Last week, Dane County Circuit Court Judge Maryann Sumi heard arguments over several days, concluding on Friday, concerning possible violations of the Open Meetings Law by Republican lawmakers who voted on a budgetary repair bill limiting collective bargaining for public education employees.

The bill became Act 10 after passage by both houses of the legislature and approval by the Governor, but Sumi blocked its implementation with a temporary restraining order after Democrats filed a lawsuit.

Democrats argue since a 24 hour prior notice required by the Open Meetings law was not given before Republicans voted on the bill, Act 10 was not created lawfully and cannot be published and thus enacted.

Republicans counter they complied with proper notification procedures under Senate rules when they posted notice of the vote two hours in advance.

Senate Chief Clerk, Rob Marchant, wrote,

"In special session, under Senate Rule 93, no advance notice is required other than posting on the legislative bulletin board. Despite this rule, it was decided to provide a 2 hour notice by posting on the bulletin board. My staff, as a courtesy, emailed a copy of the notice to all legislative offices at 4:10, which gave the impression that the notice may have been slightly less than 2 hours. Either way, the notice appears to have satisfied the requirements of the rules and statutes."

In spite of Sumi's temporary restraining order (TRO) to stop the Secretary of State from publishing Act 10, another agency called the Legislative Reference Bureau (LRB) posted the law online.  State Attorney General J.B. Van Hollen along with Republican officials claimed LRB's posting effectively published the Act so therefore it was in force.

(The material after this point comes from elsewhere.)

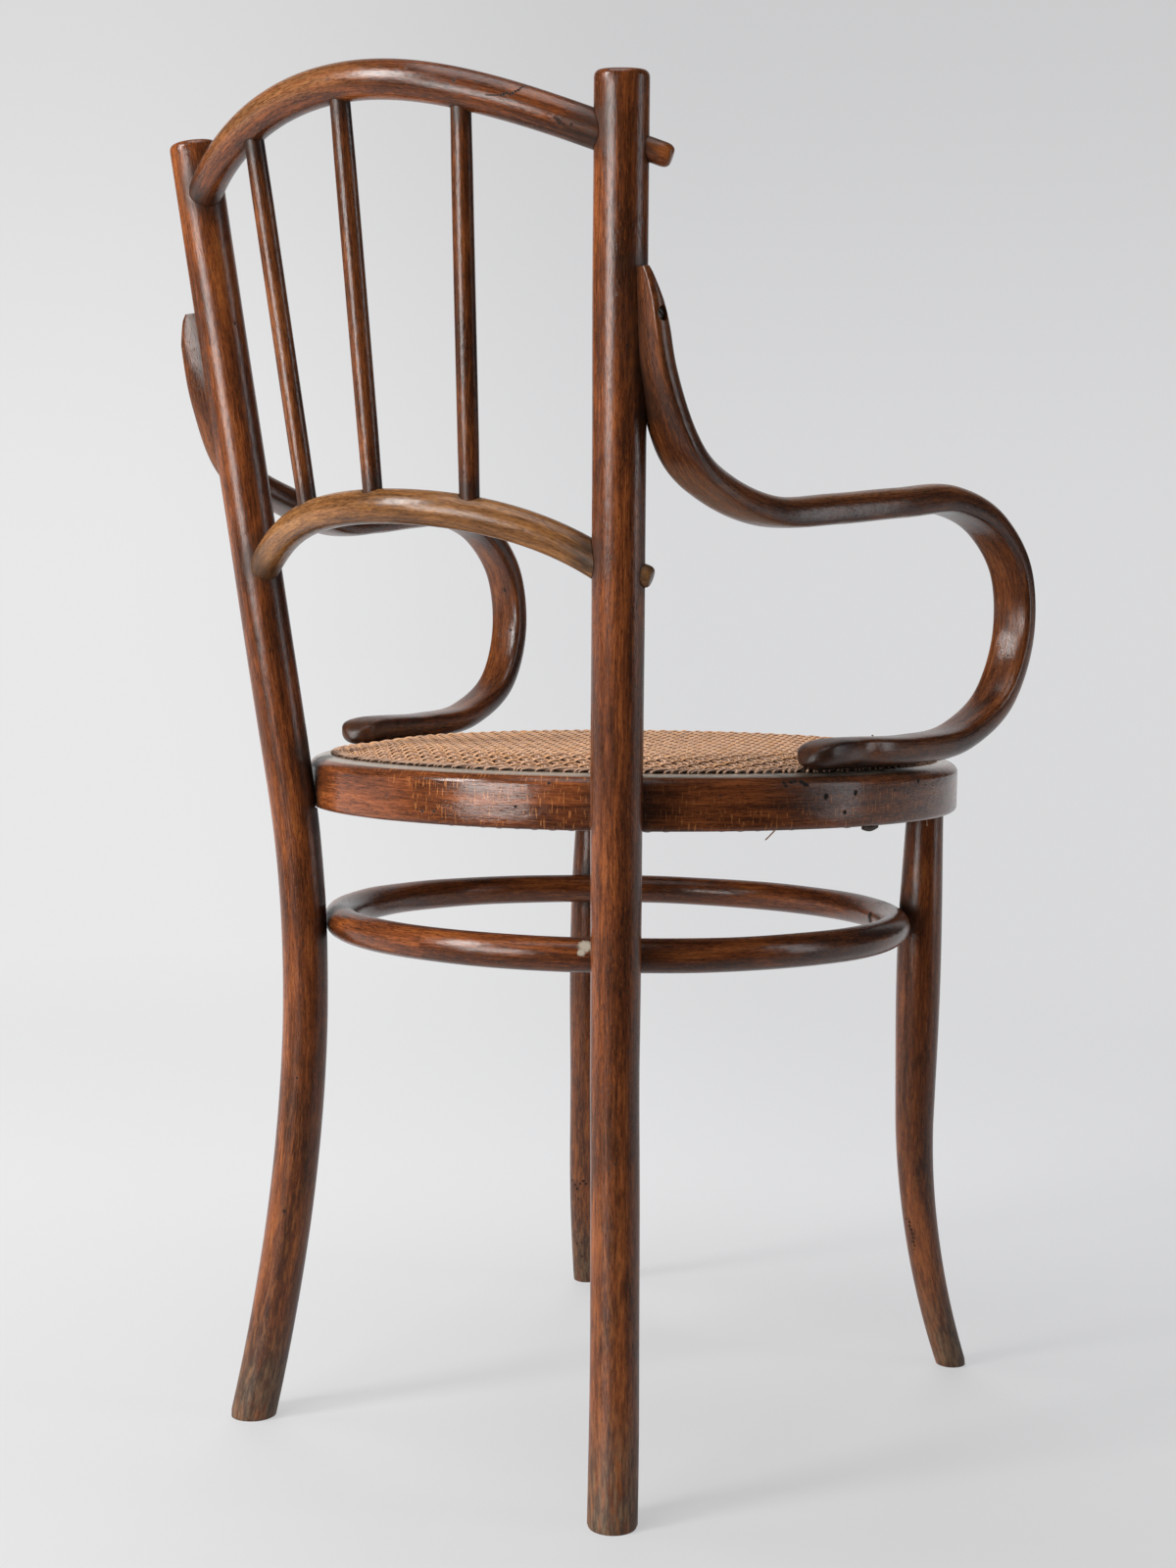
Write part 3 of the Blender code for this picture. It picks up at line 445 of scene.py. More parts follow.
def wear(piece, worn=None):
    """Store how grimy and shaded (painted shade at the joints), worn and scuffed each point of a
    wooden piece is.
    """
    mesh = piece.data
    places = np.empty(len(mesh.vertices) * 3)
    mesh.vertices.foreach_get("co", places)
    places = places.reshape(-1, 3) - np.array(SEAT_SHIFT)
    # The grime mask is also painted shade: it darkens each point the nearer it lies to a joint or
    # contact
    grime = np.zeros(len(places))
    for spot, radius, strength in CONTACTS:
        distance = np.linalg.norm(places - np.array(spot), axis=1)
        grime = np.maximum(grime, strength * (1 - smooth_step(radius * 0.3, radius, distance)))
    normals = np.empty(len(mesh.vertices) * 3)
    mesh.vertex_normals.foreach_get("vector", normals)
    normals = normals.reshape(-1, 3)
    store(mesh, "grime", grime)
    store(mesh, "worn", worn(places, normals) if worn else np.zeros(len(places)))
    store(mesh, "scuff", 1 - smooth_step(0.004, 0.085, places[:, 2]))


# Posts, legs and the ring

def make_posts():
    """Both rear posts with their rounded tops, their mortises and the flat for the rim."""
    posts = {}
    around, round_top = 96, 0.0042
    column = [seat_point(2 * math.pi * i / around, GAP, level)
              for level in (RIM_BOTTOM - GAP, SEAT_HEIGHT + GAP) for i in range(around)]
    faces = [(around + i, around + (i + 1) % around, (i + 1) % around, i)
             for i in range(around)]
    faces += [tuple(range(around)), tuple(reversed(range(around, 2 * around)))]
    notch = make_piece("post_notch", column, faces)
    CUTTERS.append(notch)
    for side_name, side in SIDES.items():
        levels = FOOT_LEVELS + evenly(0.005, POST_HEIGHT - round_top, STEP)
        radii = [post_radius(level) for level in levels]
        radii[0] -= FOOT_EASE
        top_levels, top_radii = dome(POST_HEIGHT, POST_RADIUS, round_top, round_top,
                                     (0.25, 0.5, 0.72, 0.88, 0.97, 1.0))
        levels += top_levels + [POST_HEIGHT + 0.0002]
        radii += top_radii + [POST_RADIUS * 0.45]
        post = rod("rear_post_" + side_name + "_wood", [post_centre(z, side) for z in levels],
                   radii, Vector((1, 0, 0)), 0.00035, 3.0 + side, 32, level_foot=True)
        combine(post, notch)
        for rail in (CREST, LOWER):
            shoulder, run = tenon_line(rail, side)
            hole = cutter(post.name + "_mortise_" + rail["node"],
                          [shoulder - run * 0.01, shoulder + run * 0.06],
                          [TENON_RADIUS + GAP] * 2, 20)
            CUTTERS.append(hole)
            combine(post, hole)
        posts[side_name] = post
    return posts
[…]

Sumi apparently had assumed the LRB is "in privy" with the Secretary of State, but LRB acts independently of the Secretary of State and was unnamed in the original injunction so Republicans believed LRB's action was not in violation of the TRO.    

Noticeably annoyed by LRB's posting, Sumi issued a reaffirming order to roll back LRB's alternate publication of the Act. In her short and decidedly stern order she said, "It is hereby DECLARED that 2011 Wisconsin Act 10 has not been published within the meaning of (state statutes), and is therefore not in effect."

During remarks in court, Sumi was critical of LRB's attempt to publish the Act saying such action "ignored or misinterpreted" the restraining order intended to stop the publication of the law. Sumi then threatened sanctions against anyone who disobeyed the re-affirmed order:

"Now that I've made my earlier order as clear as it possibly can be, I must state that those who act in open and willful defiance of the court order place not only themselves at peril of sanctions, they also jeopardize the financial and the governmental stability of the state of Wisconsin."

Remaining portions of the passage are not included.